Patents and copyrights make things that are free in nature artificially scarce in order to cream off profit for the influentials. They are comparable to hack medallions, recently threatened by monopoly breakers Uber and Lyft. (Surprise, surprise: Successful Uber and Lyft are now joining the owners of regular taxis to get the government to restrict the numbers of cars charging for rides.) Pointing out that intellectual property is essentially rent seeking at a recent Cato University gathering produced what can only be described as, by the standard of those hallowed precincts, an uproar. People said indignantly, “What about land? Surely we should have property in patents like we have property in land.”

But if I use a plot of land, you can’t. By contrast, if I use knowledge of a glass-blowing technique or of a separate condenser for a steam engine, you can use it, too. We both can, and consumers get the benefit. The goal of an economy, as Adam Smith taught us, is consumption, not jobs or production.

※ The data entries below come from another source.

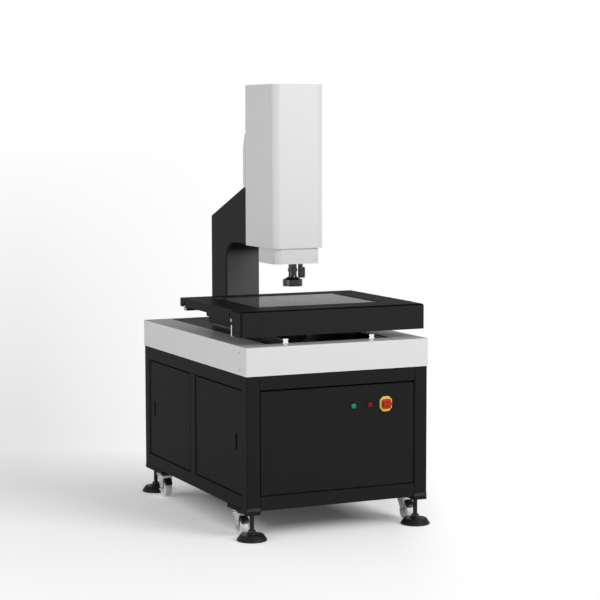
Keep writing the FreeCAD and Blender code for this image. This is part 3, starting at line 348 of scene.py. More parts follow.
    def piece(self, name: str, material: bpy.types.Material, body: str, slot: str | None = None,
              stands_for: Sequence[str] = ()) -> bpy.types.Object:
        """Turn the gathered geometry into a piece of the machine.

        Args:
            name: the piece's name.
            material: its finish.
            body: the CAD body that it moves with.
            slot: the record's material slot, or None for a finish of its own; not used.
            stands_for: CAD nodes that it replaces.

        Returns:
            The new object.
        """
        self.bm.normal_update()
        for face in self.bm.faces:
            face.smooth = True
        for edge in self.bm.edges:
            flat = len(edge.link_faces) == 2 and edge.calc_face_angle() < self.SHARP
            edge.smooth = flat
        mesh = bpy.data.meshes.new(name)
        self.bm.to_mesh(mesh)
        self.bm.free()
        mesh.materials.append(material)
        made = bpy.data.objects.new(name, mesh)
        bpy.context.scene.collection.objects.link(made)
        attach(made, body)
        if stands_for:
            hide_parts(*stands_for)
        LOG.info("piece %s on %s, %d faces", name, body, len(mesh.polygons))
        return made


def arc(centre: Pair, radius: float, start: float, end: float, steps: int = 8) -> list[Pair]:
    """Points on part of a circle, with the angles in degrees."""
    made = []
    for i in range(steps + 1):
        a = math.radians(start + (end - start) * i / steps)
        made.append((centre[0] + radius * math.cos(a), centre[1] + radius * math.sin(a)))
    return made


def thread(radius: float, depth: float, low: float, high: float, pitch: float) -> list[Pair]:
    """Section of a threaded bar as (radius, height) pairs, with flat ends."""
    turns = max(1, round((high - low) / pitch))
    step = (high - low) / turns
    made = [(0.0, low)]
    for i in range(turns):
        z = low + i * step
        made += [(radius - depth, z + 0.05 * step), (radius, z + 0.4 * step),
                 (radius, z + 0.6 * step), (radius - depth, z + 0.95 * step)]
    return made + [(0.0, high)]


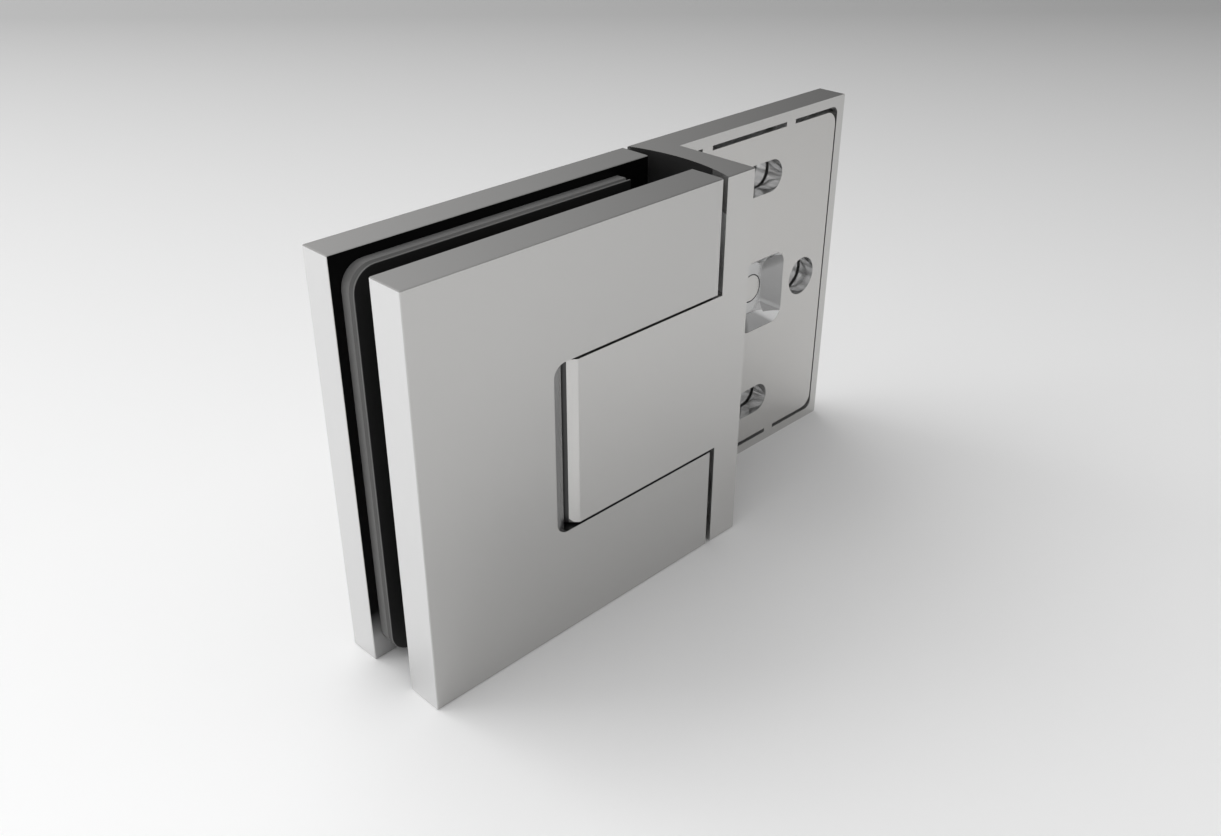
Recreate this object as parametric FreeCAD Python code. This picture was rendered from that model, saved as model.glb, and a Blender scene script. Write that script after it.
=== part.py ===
"""Glass door hinge: a wall leaf with a pivot tongue, and a two-plate clamp for the glass.

X runs from the glass to the wall, Y from front to rear and Z upwards. Every sub-part is
drawn about the pivot axis (x = 0, y = 0) and stored about the middle of the bottom edge.
"""
import FreeCAD
import Part
import math
import os

# Overall sizes, in millimetres
height = 90.0
front_plate_t = 8.6
glass_gap = 12.4
rear_plate_t = 7.7
clamp_reach_left = 50.0
clamp_reach_right = 30.0
edge_break = 0.2

# Wall leaf: leg with a hollow arc, wall plate and tongue
joint_gap = 1.35
leg_arc_r = 42.5
band_w = 8.65
wall_plate_len = 60.4
wall_plate_t = 7.7
shoulder_h = 26.15
knuckle_r = 18.0

# Notch in the clamp plates around the tongue
tongue_gap = 0.6
knuckle_gap = 0.3
notch_reach = 17.2
notch_bevel_deg = 20.0
swing_gap = 0.15
notch_corner_r = 3.0

# Pocket in the wall plate and the fixing plate that lies in it
rim_z = 2.45
rim_right = 2.6
rim_left = 1.2
rim_corner_r = 2.0
pocket_floor_t = 2.55
plate_gap_y = 1.0
plate_gap_z = 1.1
plate_gap_x = 0.5
plate_corner_r = 3.4
nub_w = 3.4
nub_from_leg = 9.15
nub_from_end = 21.1

# Wall screw slots, round hole and the recesses for screw heads behind them
slot_r = 4.0
slot_travel = 12.0
slot_from_end = 33.3
slot_from_edge = 14.6
hole_r = 5.0
hole_from_end = 12.0
head_recess_floor_t = 1.15
head_recess_gap = 0.1

# Tapered pocket in the boss of the fixing plate, and its clamp screw
taper_w = 16.0
taper_h = 19.0
taper_inset_w = 4.0
taper_inset_h = 2.8
taper_depth = 3.9
taper_corner_r = 3.5
taper_floor_r = 3.0
taper_from_end = 27.75
boss_floor_t = 1.1
boss_gap = 0.3
plate_screw_r = 3.5
plate_screw_gap = 0.3

# Gaskets and the cut-out in the glass
front_gasket_t = 2.4
rear_gasket_t = 4.0
gasket_inset = 2.1
gasket_right = 20.7
gasket_corner_r = 5.0
cutout_left = 32.0
cutout_from_edge = 10.0
cutout_corner_r = 4.0

# Pivot
pin_r = 4.0
pin_recess = 1.05
pin_running_gap = 0.03
bush_wall = 1.5
bush_to_spring = 3.75
fit_gap = 0.02
washer_t = 1.0
washer_r = 5.6
block_half_w = 13.0
block_h = 14.0

# Spring that holds the door shut, on two flats of the pin
flat_half = 3.2
flat_over_spring = 1.0
spring_t = 1.0
spring_half_h = 4.5
spring_tail = 4.5
spring_leaf_len = 13.0
spring_gap = 0.15
spring_tail_gap = 1.5
plug_gap = 0.1
plug_recess = 1.0

# Screws
clamp_screw_r = 3.0
clamp_head_r = 6.0
clamp_head_h = 3.3
clamp_thread_len = 6.0
clamp_left_inset = 6.0
clamp_right_x = 21.5
clamp_inset_z = 7.0
sleeve_wall = 1.9
screw_gap = 0.1
block_screw_r = 2.0
block_head_r = 4.0
block_head_h = 2.2
block_screw_x = 9.0
block_screw_z = 4.5
block_screw_bite = 9.5
pin_grub_r = 2.5
pin_grub_z = 10.0
pin_grub_seat = 3.5
pin_grub_recess = 2.0
leaf_grub_r = 1.5
leaf_grub_recess = 0.3
socket_share = 0.5

# How far a cut runs past a face, how round a pocket's floor may be, and what counts as equal
cut_over = 1.0
corner_share = 0.8
tiny = 1e-6

# Planes worked out from the sizes above
depth = front_plate_t + glass_gap + rear_plate_t
y_front = -depth / 2
y_front_in = y_front + front_plate_t
y_rear = depth / 2
y_rear_in = y_rear - rear_plate_t
y_wall = y_rear - wall_plate_t
z_mid = height / 2
leg_left = clamp_reach_right + joint_gap
leg_right = leg_left + band_w
leaf_end = leg_right + wall_plate_len
origin_x = (leaf_end - clamp_reach_left) / 2

# Sizes that follow from their neighbours
tongue_top = z_mid - shoulder_h
notch_top = tongue_top + tongue_gap
cutout_half_h = z_mid - cutout_from_edge
pocket_depth = wall_plate_t - pocket_floor_t
fixing_plate_t = pocket_depth - plate_gap_y
boss_depth = wall_plate_t - boss_floor_t
block_foot = tongue_top + washer_t
pin_half_len = block_foot + block_h - pin_recess
flat_half_h = spring_half_h + flat_over_spring
spring_bore_r = math.hypot(spring_half_h, flat_half + spring_t) + spring_gap
spring_bore_blind = spring_tail + spring_tail_gap
bush_len = tongue_top - spring_bore_r - bush_to_spring


def vec(x, y, z):
    """A point or a direction."""
    return FreeCAD.Vector(x, y, z)


def block(x0, x1, y0, y1, z0, z1):
    """A box between two corners."""
    return Part.makeBox(x1 - x0, y1 - y0, z1 - z0, vec(x0, y0, z0))


def rod_z(radius, z0, z1):
    """A round bar on the pivot axis."""
    return Part.makeCylinder(radius, z1 - z0, vec(0, 0, z0), vec(0, 0, 1))


def rod_y(radius, x, z, y0, y1):
    """A round bar that runs from front to rear."""
    return Part.makeCylinder(radius, y1 - y0, vec(x, y0, z), vec(0, 1, 0))


def rod_x(radius, x0, x1, z):
    """A round bar that runs across the hinge at the pivot's depth."""
    return Part.makeCylinder(radius, x1 - x0, vec(x0, 0, z), vec(1, 0, 0))


def slab(x0, x1, y0, y1, z0, z1, radius, side="both"):
    """A plate that faces front, with round corners on both ends or on one."""
    plate = block(x0, x1, y0, y1, z0, z1)
    middle = (x0 + x1) / 2
    corners = []
    for edge in plate.Edges:
        start = edge.Vertexes[0].Point
        end = edge.Vertexes[1].Point
        along_y = abs(end.y - start.y) > (y1 - y0) / 2
        wanted = side == "both" or start.x < middle
        if along_y and wanted:
            corners.append(edge)
    return plate.makeFillet(radius, corners)


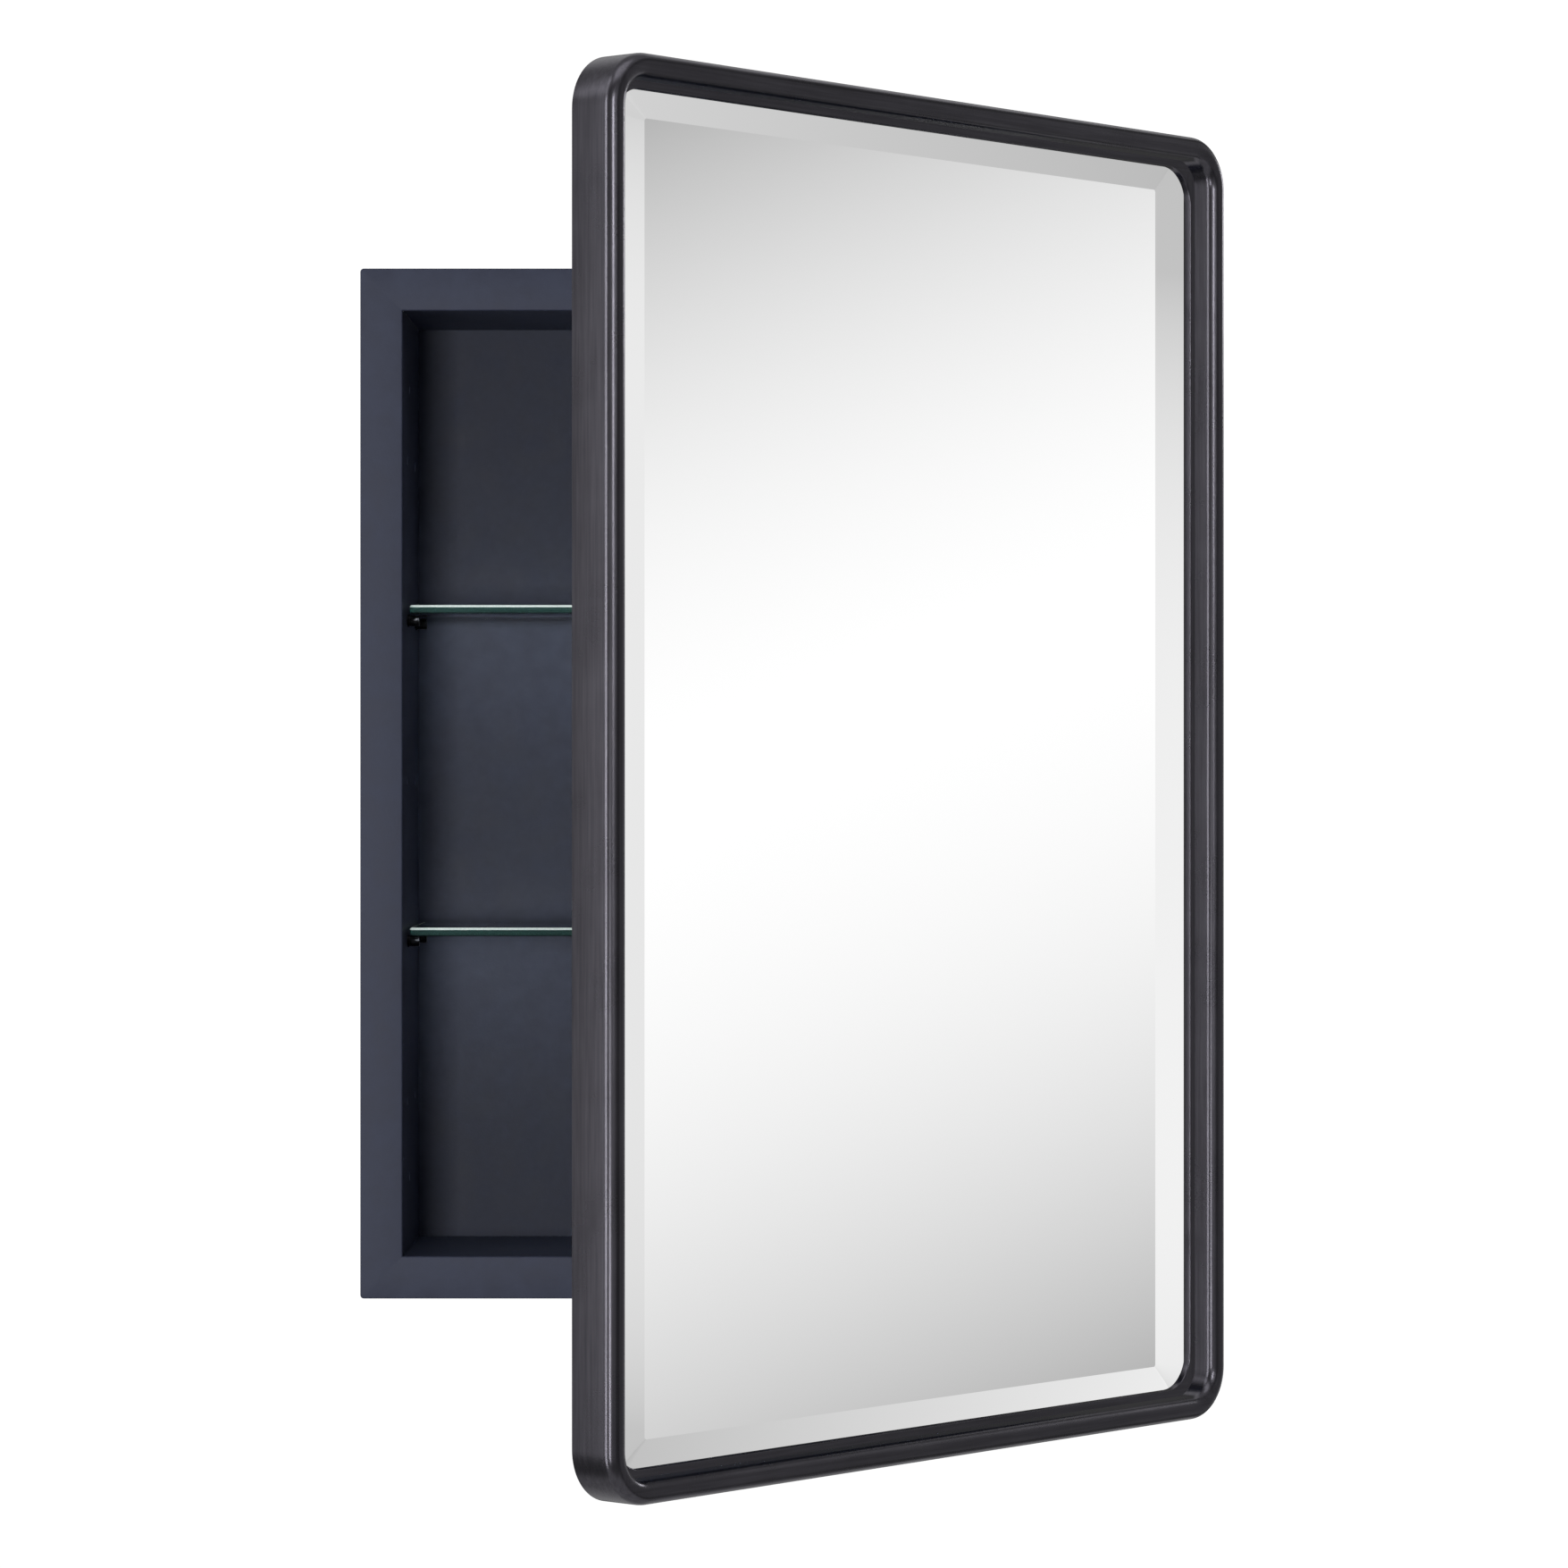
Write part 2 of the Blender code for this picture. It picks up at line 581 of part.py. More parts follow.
def make_mirror(materials, door):
    """Bevelled glass: flat back, thin rim, wide bevel and a flat front."""
    bm = bmesh.new()
    width = DOOR_WIDTH - 2 * GLASS_INSET
    height = DOOR_HEIGHT - 2 * GLASS_INSET
    flat_width = DOOR_WIDTH - 2 * (TIER_INSET + BEVEL_SIDE)
    flat_height = DOOR_HEIGHT - 2 * (TIER_INSET + BEVEL_END)
    loops = [rounded_loop(bm, width, height, GLASS_CORNER, -GLASS_BACK),
             rounded_loop(bm, width, height, GLASS_CORNER, -GLASS_BACK - GLASS_EDGE),
             rounded_loop(bm, flat_width, flat_height, BEVEL_CORNER, -GLASS_FRONT)]
    join_rings(bm, loops)
    bm.faces.new(loops[0])
    bm.faces.new(loops[-1][::-1])
    add_object("mirror_glass", bm, materials["mirror"], door, door_location(), 1.0)


def make_gasket(materials, door):
    """Foam strip between the frame's lip and the mirror's edge."""
    front = LIP_BACK - GAP
    back = front - GASKET_THICKNESS
    outer = GLASS_INSET
    inner = outer + GASKET_WIDTH
    bm = bmesh.new()
    loops = []
    for inset, height in ((outer, back), (outer, front), (inner, front), (inner, back)):
        width = DOOR_WIDTH - 2 * inset
        loops.append(rounded_loop(bm, width, DOOR_HEIGHT - 2 * inset, GLASS_CORNER, -height))
    join_rings(bm, loops, closed=True)
    add_object("mirror_gasket", bm, materials["black_rubber"], door, door_location())


def make_backing(materials, door):
    """Board behind the mirror, drilled for the hinge screws."""
    bm = bmesh.new()
    width = DOOR_WIDTH - 2 * GLASS_INSET
    height = DOOR_HEIGHT - 2 * GLASS_INSET
    rounded_plate(bm, width, height, GLASS_CORNER, -GAP, -GAP - BACKING_THICKNESS)
    backing = add_object("door_backing", bm, materials["backing_board"], door, door_location())
    bm = bmesh.new()
    depth = -DOOR_BACK_LOCAL + 2 * BACKING_THICKNESS
    for end in ENDS.values():
        for z in screw_heights(end * HINGE_HEIGHT):
            add_cylinder(bm, (door_screw_x(), 0, z), (0, -1, 0), SCREW_RADIUS + GAP, depth)
    add_boolean(backing, add_cutter("backing_screw_holes", bm, door))


def make_clips(materials, door):
    """Flat clips across the joint between frame and backing, each with a screw."""
    under_head = GAP + CLIP_THICKNESS + GAP
    profile = ((-CLIP_SCREW_LENGTH + GAP, SCREW_RADIUS), (under_head, SCREW_RADIUS),
               (under_head, SCREW_HEAD_RADIUS), (under_head + CLIP_SCREW_HEAD * CLIP_HEAD_CROWN, SCREW_HEAD_RADIUS),
               (under_head + CLIP_SCREW_HEAD, SCREW_HEAD_RADIUS * CLIP_HEAD_CROWN))
    for place, (x, z, inward) in clip_places().items():
        at = Vector((x, 0.0, z))
        outer_end = at - inward * (CLIP_SCREW_INSET - CLIP_INSET)
        inner_end = outer_end + inward * CLIP_LENGTH
        across = Vector((abs(inward.z), 0, abs(inward.x))) * CLIP_WIDTH / 2
        corners = [outer_end - across, outer_end + across, inner_end - across, inner_end + across]
        clip = bmesh.new()
        low = (min(c.x for c in corners), GAP, min(c.z for c in corners))
        high = (max(c.x for c in corners), GAP + CLIP_THICKNESS, max(c.z for c in corners))
        add_box(clip, low, high)
        item = add_object("clip_" + place, clip, materials["zinc_steel"], door, door_location())
        hole = bmesh.new()
        radius = SCREW_RADIUS + GAP
        add_cylinder(hole, (x, -CLIP_THICKNESS, z), (0, 1, 0), radius, 4 * CLIP_THICKNESS, SCREW_SIDES)
        add_boolean(item, add_cutter(f"clip_{place}_hole", hole, door, door_location()))
        screw = bmesh.new()
        add_turned(screw, at, (0, 1, 0), profile, SCREW_SIDES)
        add_object("clip_screw_" + place, screw, materials["zinc_steel"], door, door_location())


def make_magnets(materials, door):
    """Magnets in open cups that meet the steel trim."""
    inner = MAGNET_RADIUS + GAP
    outer = inner + CUP_WALL
    floor = GAP + CUP_FLOOR
    rim = floor + MAGNET_THICKNESS
    for label, side in ENDS.items():
        at = (-TRIM_MIDDLE_X, 0.0, side * MAGNET_HEIGHT)
        cup = bmesh.new()
        profile = ((GAP, outer), (rim, outer), (rim, inner), (floor, inner))
        add_turned(cup, at, (0, 1, 0), profile, ROUND_SIDES)
        add_object("magnet_cup_" + label, cup, materials["zinc_steel"], door, door_location())
        magnet = bmesh.new()
        base = (at[0], floor + GAP, at[2])
        add_cylinder(magnet, base, (0, 1, 0), MAGNET_RADIUS, MAGNET_THICKNESS, ROUND_SIDES)
        add_object("magnet_" + label, magnet, materials["magnet"], door, door_location())


def make_bumpers(materials, door):
    """Soft buttons that meet the trim's corners when the door shuts."""
    height = CLOSED_GAP - 2 * GAP
    profile = tuple((GAP + height * up, BUMPER_RADIUS * out) for up, out in BUMPER_PROFILE)
    for hand, side in SIDES.items():
        for label, end in ENDS.items():
            bm = bmesh.new()
            add_turned(bm, (side * TRIM_MIDDLE_X, 0.0, end * BUMPER_HEIGHT), (0, 1, 0), profile, ROUND_SIDES)
            add_object(f"bumper_{label}_{hand}", bm, materials["black_rubber"], door, door_location())


def make_door_axis():
    """The empty that carries the door: on the hinge axis, turned to the rest angle."""
    axis = bpy.data.objects.new("door_axis", None)
    bpy.context.scene.collection.objects.link(axis)
    axis.location = (HINGE_X, HINGE_Y, DOOR_RISE)
    axis.rotation_euler = (0.0, 0.0, math.radians(REST_ANGLE))
    return axis


def clear_scene():
    for item in list(bpy.data.objects):
        bpy.data.objects.remove(item, do_unlink=True)


def main():
    clear_scene()
    materials = make_materials()
    make_back_panel(materials)
    make_side_walls(materials)
    make_end_walls(materials)
    make_face_trim(materials)
    make_shelves(materials)
    make_shelf_pins(materials)
    door = make_door_axis()
    for label, side in ENDS.items():
        make_hinge(label, side, materials, door)
    make_door_frame(materials, door)
    make_mirror(materials, door)
    make_gasket(materials, door)
    make_backing(materials, door)
    make_clips(materials, door)
    make_magnets(materials, door)
    make_bumpers(materials, door)


main()
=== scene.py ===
import json
import math

import bmesh
import bpy
from mathutils import Matrix, Vector


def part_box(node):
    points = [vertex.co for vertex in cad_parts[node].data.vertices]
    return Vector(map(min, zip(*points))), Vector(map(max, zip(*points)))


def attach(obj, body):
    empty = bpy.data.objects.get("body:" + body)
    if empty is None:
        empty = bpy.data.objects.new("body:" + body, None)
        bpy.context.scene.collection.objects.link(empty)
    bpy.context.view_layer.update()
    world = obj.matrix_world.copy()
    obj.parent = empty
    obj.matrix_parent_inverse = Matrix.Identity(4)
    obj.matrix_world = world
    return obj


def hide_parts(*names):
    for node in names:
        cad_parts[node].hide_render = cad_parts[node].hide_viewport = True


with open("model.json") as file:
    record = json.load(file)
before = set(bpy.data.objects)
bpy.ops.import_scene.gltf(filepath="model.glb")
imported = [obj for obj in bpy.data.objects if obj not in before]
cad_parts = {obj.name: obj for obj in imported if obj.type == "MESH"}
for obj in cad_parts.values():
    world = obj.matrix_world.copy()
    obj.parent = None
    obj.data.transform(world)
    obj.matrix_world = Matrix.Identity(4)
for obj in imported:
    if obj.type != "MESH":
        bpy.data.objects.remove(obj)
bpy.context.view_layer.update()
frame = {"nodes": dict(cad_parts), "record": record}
hinge = frame["record"]["behaviour"]["joints"][0]
hingePlace = Vector(hinge["pos_m"])
restTurn = math.radians(-hinge["range_deg"][0])  # how far open the door stands at rest
doorMatrix = Matrix.Translation(hingePlace) @ Matrix.Rotation(restTurn, 4, "Z")
mm = 0.001


def localBox(node):  # a door node's corners about the hinge, with the door shut
    back = doorMatrix.inverted()
    spots = [back @ v.co for v in frame["nodes"][node].data.vertices]
    low = Vector(min(p[i] for p in spots) for i in range(3))
    high = Vector(max(p[i] for p in spots) for i in range(3))
    return low, high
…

Once a drug has been invented, the invention has no opportunity cost. The price of the knowledge should be zero. True, somehow the research needs to be funded, as for a bridge. Before the Brooklyn Bridge was constructed, the resources used to construct it had other uses and therefore a social cost. But from May 23, 1883, letting another person walk across cost nothing, and so the crosser should be charged nothing. It’s an economic dilemma with no snappy solution. The economist Steve Horwitz points out that a cooked hamburger also has no opportunity cost and should by this logic sell for zero. Economists would be satisfied with a rough-and-ready rule of, say, a 10-year monopoly. But asserting an expansive right to intellectual property, which Congress then regularly extends in order to preserve the privileges of drug companies and the Walt Disney Corporation, is no solution.

If the Chinese steal ideas, we American consumers get the benefit. If the Chinese subsidize their exports, we American consumers get the benefit. Relax.